Two Extremely Rare Vespasian Aurei Attributed to Alexandria

Triton XXI, Lot: 27. Estimate $50000.
Sold for $30000. This amount does not include the buyer’s fee.

Vespasian. AD 69-79. AV Aureus (19mm, 7.86 g, 5h). Alexandria(?) mint. Struck AD 70. IMP CAESAR VESPASIANVS AVG, laureate head right / COS ITER TOROT (sic), Pax standing facing, head left, holding grain ears in her extended right hand and a short caduceus with her left. RIC II 1527; Calicó –; RPC II 1904/3 (this coin – attributed to Antioch); Staffieri, Alexandria In Nummis 31 (this coin). EF. Extremely rare, one of three known, with the other two in the American Numismatic Society and Bibliothèque Nationale collections. This coin is overstruck on an earlier aureus before Nero’s weight reduction.


From the Giovanni Maria Staffieri Collection. Ex Numismatica Ars Classica AG 5 (25 February 1992), lot 440.

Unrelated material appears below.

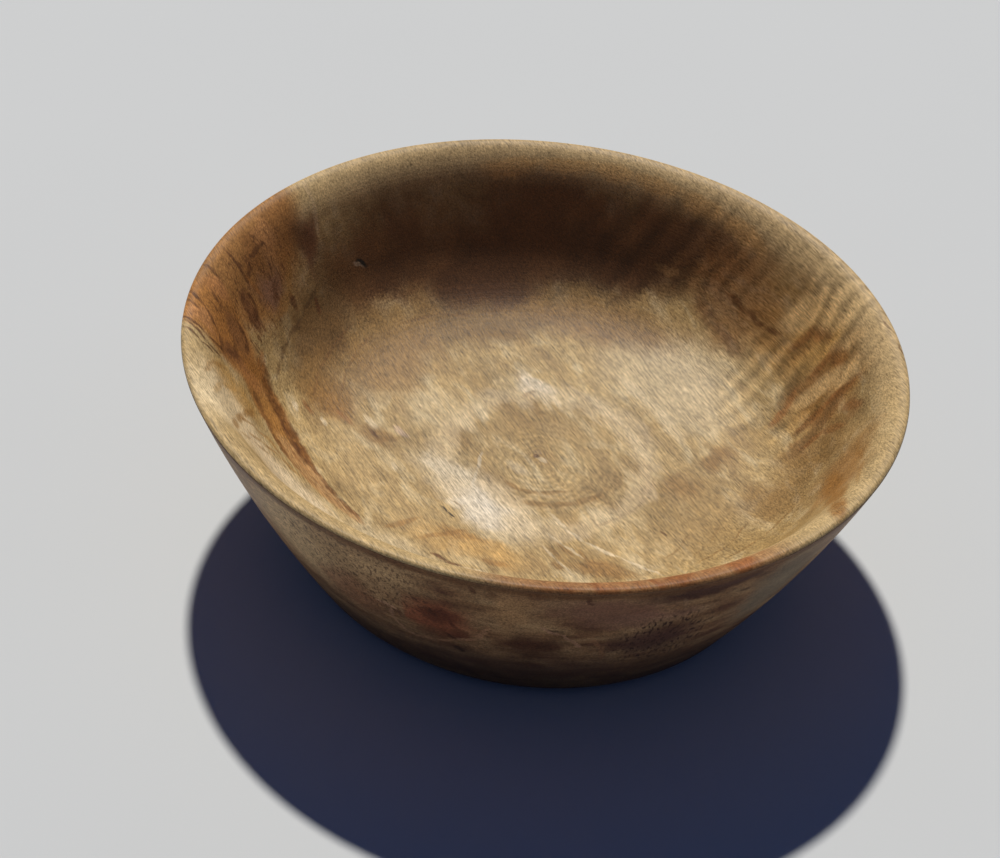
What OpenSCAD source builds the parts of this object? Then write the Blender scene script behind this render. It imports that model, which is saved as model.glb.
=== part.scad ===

The attribution to Alexandria is not without controversy. Laffranchi first suggested Alexandria as the probable mint in his 1915 article (“Sulla numismatica dei Flavia,” RIN 28, pp. 139-54). William E. Metcalf compared the obverse style of two aurei to the Alexandrian billon tetradrachms for Vespasian’s regnal year 2 in his article “The Flavians in the East” (Proceedings of the 9th International Congress of Numismatics, 1982, pp. 321-39), but a coin similar to our example was assigned by Metcalf to Antioch in Syria. The present collector, Giovanni Maria Staffieri, believes this and the following lot to have been struck at Alexandria, and he makes his case, also based on style, but to a larger extent based on the fact that we know Vespasian was “raised to the purple” in Alexandria on 1 July AD 69. The likelihood that Vespasian had precious metal coinage struck in the Latin style at Alexandria is indeed very plausible, but short of any actual hoard evidence, not absolutely certain.